La veille, je leur ai appris un chant simple à 3 voix, en modifiant les paroles pour qu’il serve de remerciement à Nenad. Sur le trajet, ils le chantonnent et y ajoutent même une gestuelle.
On reprend quatre jeux qu’ils avaient demandés et puis un exercice : l’animateur pose trois chaises sur l’espace délimité comme étant la scène, un couvre-chef différent sur chacune d’elles. Il pose la casquette sur sa tête et incarne la colère, il se transforme en un voyou qui cherche la bagarre. Ensuite, un béret qui le rend soudainement triste, renfermé et pour finir, il enfile une cagoule qui le rend euphorique, il rit de bon cœur. Les élèves veulent tous passer. Il les envoie par trois et leur demande de créer des interactions sans se parler ! Ils peuvent jargonner et au claquement de main, ils devront échanger les couvre-chefs et donc les rôles. Moment tout simplement magique, tous osent et réussissent à rester dans le bon sentiment malgré les interactions des autres...
Quelques jeux encore, et un dernier exercice où l’un devient marionnette et l’autre sculpteur. Tout en douceur, avec humour, on fait prendre la pose...
Les élèves ont offert à Nenad le chant qu’on avait préparé, ils étaient beaux, fiers, drôles... Lors du cercle de fermeture : « C’était trop bien ! Le groupe en ressort plus soudé ! On s’excuse pour la séance qu’on n’a pas bien faite. On s’est bien amusé. »

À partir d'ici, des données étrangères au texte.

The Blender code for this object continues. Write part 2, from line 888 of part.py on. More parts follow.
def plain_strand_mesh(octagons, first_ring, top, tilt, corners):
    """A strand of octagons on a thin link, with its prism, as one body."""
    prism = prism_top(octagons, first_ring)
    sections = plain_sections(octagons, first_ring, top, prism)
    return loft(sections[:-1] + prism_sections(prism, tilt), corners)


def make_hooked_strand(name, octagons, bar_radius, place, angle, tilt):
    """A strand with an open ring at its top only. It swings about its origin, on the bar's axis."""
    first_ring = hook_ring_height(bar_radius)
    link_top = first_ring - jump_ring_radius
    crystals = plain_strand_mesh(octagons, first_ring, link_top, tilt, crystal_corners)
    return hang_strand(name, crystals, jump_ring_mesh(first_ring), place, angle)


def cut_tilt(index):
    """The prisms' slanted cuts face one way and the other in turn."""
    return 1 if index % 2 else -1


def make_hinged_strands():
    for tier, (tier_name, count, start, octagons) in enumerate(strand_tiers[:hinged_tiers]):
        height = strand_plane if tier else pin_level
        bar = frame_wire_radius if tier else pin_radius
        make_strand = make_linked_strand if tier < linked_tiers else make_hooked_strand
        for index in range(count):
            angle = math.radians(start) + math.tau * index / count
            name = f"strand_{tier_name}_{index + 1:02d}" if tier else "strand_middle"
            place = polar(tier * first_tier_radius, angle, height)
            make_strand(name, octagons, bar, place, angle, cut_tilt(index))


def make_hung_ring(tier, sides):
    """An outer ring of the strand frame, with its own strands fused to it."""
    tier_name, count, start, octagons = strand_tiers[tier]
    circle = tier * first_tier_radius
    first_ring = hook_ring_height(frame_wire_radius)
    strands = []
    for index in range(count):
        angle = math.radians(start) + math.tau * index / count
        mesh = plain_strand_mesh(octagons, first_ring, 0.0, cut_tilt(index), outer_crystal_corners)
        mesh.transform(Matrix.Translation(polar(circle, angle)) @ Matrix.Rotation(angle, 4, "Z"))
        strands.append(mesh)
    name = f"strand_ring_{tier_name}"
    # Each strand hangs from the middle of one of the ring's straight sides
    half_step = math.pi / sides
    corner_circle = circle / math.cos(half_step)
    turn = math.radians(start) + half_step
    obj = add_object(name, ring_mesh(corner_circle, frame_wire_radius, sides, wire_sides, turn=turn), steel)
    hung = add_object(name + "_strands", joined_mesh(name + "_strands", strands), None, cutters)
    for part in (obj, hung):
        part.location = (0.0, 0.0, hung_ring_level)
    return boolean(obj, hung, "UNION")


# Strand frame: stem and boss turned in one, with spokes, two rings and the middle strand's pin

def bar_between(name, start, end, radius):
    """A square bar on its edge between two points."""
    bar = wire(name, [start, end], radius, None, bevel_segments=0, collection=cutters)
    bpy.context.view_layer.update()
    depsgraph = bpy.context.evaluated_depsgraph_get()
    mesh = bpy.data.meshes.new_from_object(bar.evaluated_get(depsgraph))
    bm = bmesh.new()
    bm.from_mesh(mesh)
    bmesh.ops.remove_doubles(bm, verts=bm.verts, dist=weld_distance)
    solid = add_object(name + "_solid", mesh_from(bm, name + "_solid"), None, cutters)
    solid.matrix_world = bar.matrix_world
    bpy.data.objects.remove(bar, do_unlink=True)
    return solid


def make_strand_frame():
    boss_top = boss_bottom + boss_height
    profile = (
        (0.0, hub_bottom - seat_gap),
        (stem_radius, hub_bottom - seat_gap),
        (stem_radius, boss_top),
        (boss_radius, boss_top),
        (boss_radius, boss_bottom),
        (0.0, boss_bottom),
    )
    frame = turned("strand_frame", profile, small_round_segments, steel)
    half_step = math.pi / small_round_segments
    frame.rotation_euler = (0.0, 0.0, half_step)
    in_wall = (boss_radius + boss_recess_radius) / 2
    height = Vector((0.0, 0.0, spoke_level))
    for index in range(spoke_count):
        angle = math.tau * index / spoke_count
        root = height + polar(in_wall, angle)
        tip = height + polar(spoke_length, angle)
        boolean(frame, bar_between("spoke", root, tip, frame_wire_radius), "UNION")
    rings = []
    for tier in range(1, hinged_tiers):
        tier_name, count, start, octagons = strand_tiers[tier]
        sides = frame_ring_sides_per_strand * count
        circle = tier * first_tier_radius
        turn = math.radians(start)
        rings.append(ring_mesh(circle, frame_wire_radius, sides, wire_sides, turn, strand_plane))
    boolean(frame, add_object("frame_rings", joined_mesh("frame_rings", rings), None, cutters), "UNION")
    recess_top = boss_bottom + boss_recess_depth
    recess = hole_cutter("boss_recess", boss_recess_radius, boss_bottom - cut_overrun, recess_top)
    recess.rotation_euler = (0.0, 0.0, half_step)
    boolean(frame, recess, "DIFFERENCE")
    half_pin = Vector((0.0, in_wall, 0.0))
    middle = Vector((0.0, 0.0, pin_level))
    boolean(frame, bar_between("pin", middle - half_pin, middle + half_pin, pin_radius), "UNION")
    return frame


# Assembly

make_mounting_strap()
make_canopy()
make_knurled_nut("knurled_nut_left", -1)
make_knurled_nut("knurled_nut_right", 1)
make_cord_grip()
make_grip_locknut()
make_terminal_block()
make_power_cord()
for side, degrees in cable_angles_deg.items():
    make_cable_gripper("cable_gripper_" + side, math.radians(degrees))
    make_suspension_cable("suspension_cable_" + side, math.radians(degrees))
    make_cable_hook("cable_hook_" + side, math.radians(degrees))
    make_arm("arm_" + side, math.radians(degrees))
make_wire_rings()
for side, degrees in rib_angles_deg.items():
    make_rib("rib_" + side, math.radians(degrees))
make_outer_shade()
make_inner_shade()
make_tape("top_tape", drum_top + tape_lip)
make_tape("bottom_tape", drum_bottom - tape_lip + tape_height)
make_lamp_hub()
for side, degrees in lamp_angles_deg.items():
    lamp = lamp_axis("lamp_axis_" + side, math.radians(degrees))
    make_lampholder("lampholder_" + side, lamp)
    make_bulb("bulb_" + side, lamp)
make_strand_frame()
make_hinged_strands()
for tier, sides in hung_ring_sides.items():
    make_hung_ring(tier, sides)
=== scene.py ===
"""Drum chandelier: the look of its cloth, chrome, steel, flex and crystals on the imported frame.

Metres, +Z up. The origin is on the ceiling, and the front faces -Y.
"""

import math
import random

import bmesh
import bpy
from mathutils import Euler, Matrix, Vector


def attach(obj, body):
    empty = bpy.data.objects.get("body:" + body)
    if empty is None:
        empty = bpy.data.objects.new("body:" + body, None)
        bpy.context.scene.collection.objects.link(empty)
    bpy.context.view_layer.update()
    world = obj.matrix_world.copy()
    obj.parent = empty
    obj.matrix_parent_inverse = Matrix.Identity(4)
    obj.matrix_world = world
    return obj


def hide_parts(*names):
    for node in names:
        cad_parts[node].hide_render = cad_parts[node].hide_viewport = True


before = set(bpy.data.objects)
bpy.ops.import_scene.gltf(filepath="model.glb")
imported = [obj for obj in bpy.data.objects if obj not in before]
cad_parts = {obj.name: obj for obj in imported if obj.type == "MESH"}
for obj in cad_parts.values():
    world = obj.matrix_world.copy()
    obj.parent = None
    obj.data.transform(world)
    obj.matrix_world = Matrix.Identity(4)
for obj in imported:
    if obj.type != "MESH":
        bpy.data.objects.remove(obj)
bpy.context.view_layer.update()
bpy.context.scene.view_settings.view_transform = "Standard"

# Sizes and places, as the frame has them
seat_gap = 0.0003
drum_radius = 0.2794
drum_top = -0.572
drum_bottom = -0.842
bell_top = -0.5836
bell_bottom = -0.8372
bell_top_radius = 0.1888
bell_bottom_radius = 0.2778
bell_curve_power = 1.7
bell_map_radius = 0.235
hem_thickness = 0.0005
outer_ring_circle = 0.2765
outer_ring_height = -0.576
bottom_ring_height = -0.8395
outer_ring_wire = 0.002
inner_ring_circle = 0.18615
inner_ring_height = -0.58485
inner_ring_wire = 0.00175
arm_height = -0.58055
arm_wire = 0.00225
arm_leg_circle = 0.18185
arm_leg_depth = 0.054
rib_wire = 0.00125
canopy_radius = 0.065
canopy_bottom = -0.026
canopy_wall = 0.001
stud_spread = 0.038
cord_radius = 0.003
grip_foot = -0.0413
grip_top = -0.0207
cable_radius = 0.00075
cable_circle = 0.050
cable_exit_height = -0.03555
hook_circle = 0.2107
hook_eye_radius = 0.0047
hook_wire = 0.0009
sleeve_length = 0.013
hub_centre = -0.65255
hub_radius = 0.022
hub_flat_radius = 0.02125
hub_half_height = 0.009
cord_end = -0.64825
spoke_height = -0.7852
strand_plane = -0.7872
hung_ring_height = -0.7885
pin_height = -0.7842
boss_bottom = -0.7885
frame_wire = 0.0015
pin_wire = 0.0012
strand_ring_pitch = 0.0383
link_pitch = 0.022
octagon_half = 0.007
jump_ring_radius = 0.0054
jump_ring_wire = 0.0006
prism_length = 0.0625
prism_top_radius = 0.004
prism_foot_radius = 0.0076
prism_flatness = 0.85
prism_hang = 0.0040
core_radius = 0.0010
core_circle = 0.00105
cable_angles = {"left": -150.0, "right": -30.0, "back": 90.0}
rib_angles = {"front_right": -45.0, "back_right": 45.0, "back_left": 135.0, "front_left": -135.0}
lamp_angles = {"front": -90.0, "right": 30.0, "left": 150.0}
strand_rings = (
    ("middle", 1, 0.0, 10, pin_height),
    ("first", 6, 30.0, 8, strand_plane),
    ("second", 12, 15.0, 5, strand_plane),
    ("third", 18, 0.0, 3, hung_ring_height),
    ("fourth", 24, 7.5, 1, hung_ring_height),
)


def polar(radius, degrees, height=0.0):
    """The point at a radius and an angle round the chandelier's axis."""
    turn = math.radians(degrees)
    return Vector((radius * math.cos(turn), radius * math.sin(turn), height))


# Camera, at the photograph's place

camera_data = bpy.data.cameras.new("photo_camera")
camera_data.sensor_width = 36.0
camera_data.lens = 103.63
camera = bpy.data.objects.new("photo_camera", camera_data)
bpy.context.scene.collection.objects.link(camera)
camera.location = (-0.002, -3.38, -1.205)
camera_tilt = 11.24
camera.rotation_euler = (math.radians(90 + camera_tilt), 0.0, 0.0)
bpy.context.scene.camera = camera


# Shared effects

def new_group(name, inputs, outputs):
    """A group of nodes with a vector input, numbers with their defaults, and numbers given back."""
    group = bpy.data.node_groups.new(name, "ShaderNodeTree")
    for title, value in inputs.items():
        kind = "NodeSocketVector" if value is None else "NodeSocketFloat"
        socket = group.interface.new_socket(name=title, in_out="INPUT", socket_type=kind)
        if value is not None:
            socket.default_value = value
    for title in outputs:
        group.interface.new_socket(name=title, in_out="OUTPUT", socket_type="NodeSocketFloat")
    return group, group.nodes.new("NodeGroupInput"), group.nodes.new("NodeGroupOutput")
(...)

Pour ma part, c’est le regard que je porte sur eux qui a changé. On a osé sortir des attitudes conventionnelles, prendre le risque de paraitre ridicule. Ce cocktail jeux - exercices a vraiment su les conquérir et en faisant le détour par le rire et la compétition, les élèves se sont permis des choses. Ils ont osé se décaler et laisser au vestiaire l’image qui leur colle tous les jours à la peau. Il y a eu des moments touchants, d’une belle intensité.